Selfish champions are poor fellows. They live poor. They reign poor. They sacrifice everything and everybody to remain champions, to no avail.
It is easy to spot them because first, they are all over the place. Second, they are desperate to be the only cocks to crow. Third, they always remove both the building blocks and the ladder once they reached the top. Thankfully though, they always die poor and are buried poor.
No poverty can be worse than such ephemeral, useless wealth. Wealth that does not replicate, wealth that does not add value to others. Wealth that does not have any positive impact on society. Nobody should be that rich yet that poor. Three, a rich person must never be narrow-minded. Every truly rich person is a visionary the same way real wealth transcends generations.
If you spend all the time worrying about today or yesterday or what people are doing or saying, you may never be rich.
Be rich and let it show!
Four, you are so rich yet so poor if you fight every battle.
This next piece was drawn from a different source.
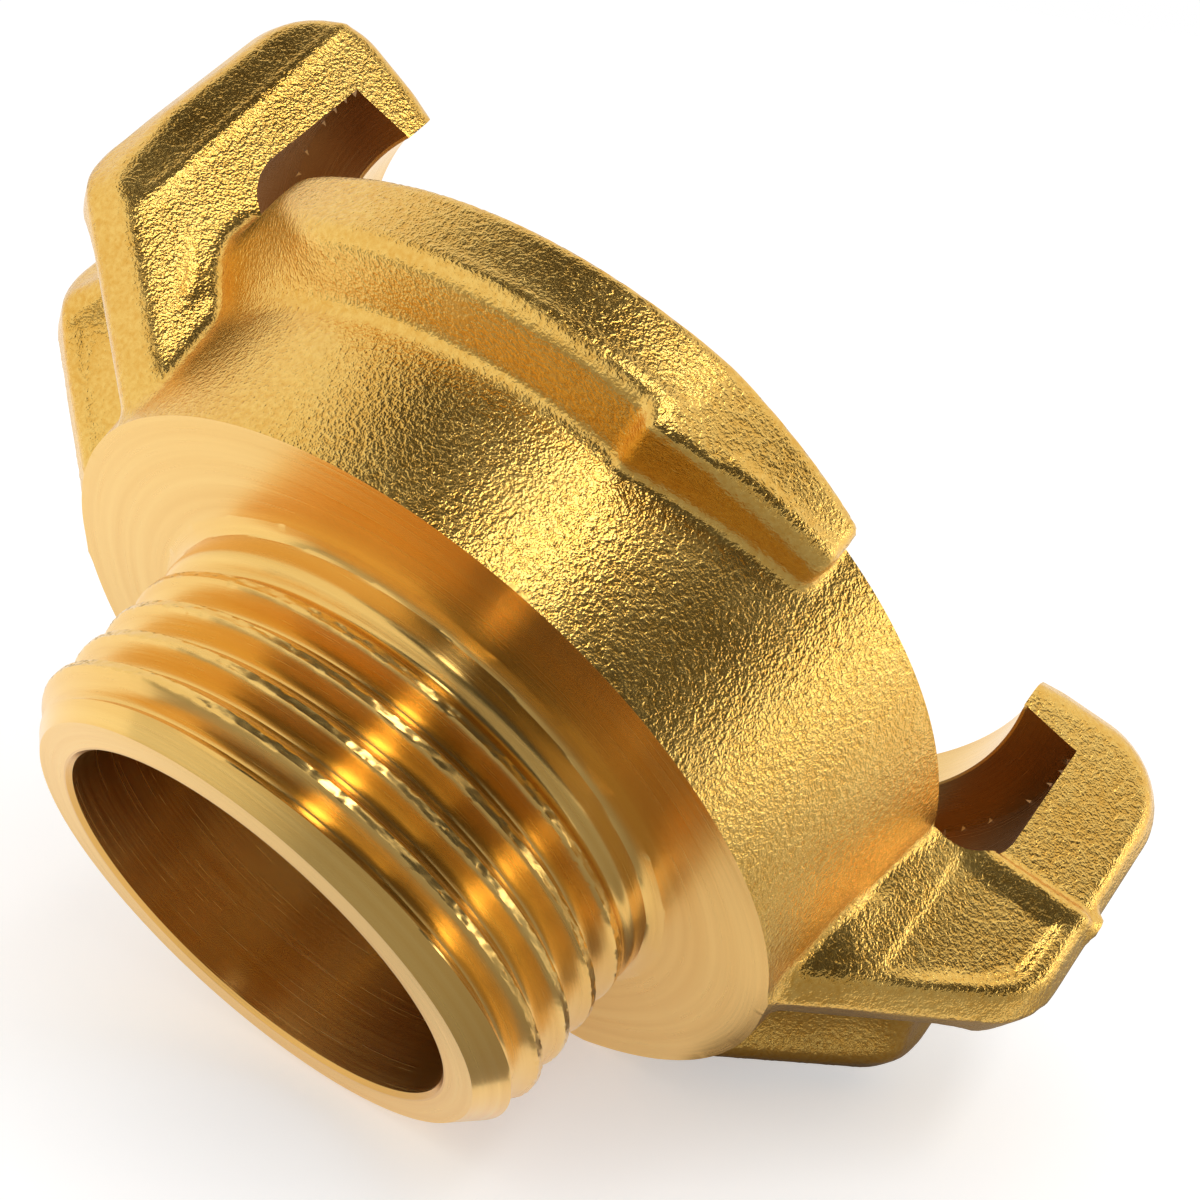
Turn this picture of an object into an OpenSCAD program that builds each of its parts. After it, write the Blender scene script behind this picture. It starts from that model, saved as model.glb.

Grow above distractions. Allow poor people occupy themselves discussing or maligning you. That’s one of the beauties of being rich; jobless people always gather to discuss you.
Five, you are so rich yet so poor if you are a people pleaser. Again, avoid distractions no matter the temptations. Know the road that leads to the promised land and stick thereto; no matter what. Nobody is known to have become rich by answering all barking dogs.
If you add hereto and subtract therefrom, you would deduce other ad hoc dos and don’ts. It is far better to be rich poor than poor rich. The powerful, the majority and the rich should be careful not to swim in small ponds which is reserved for the poor. It is necessary to prove beyond every reasonable doubt that you are not only so rich, you are so so.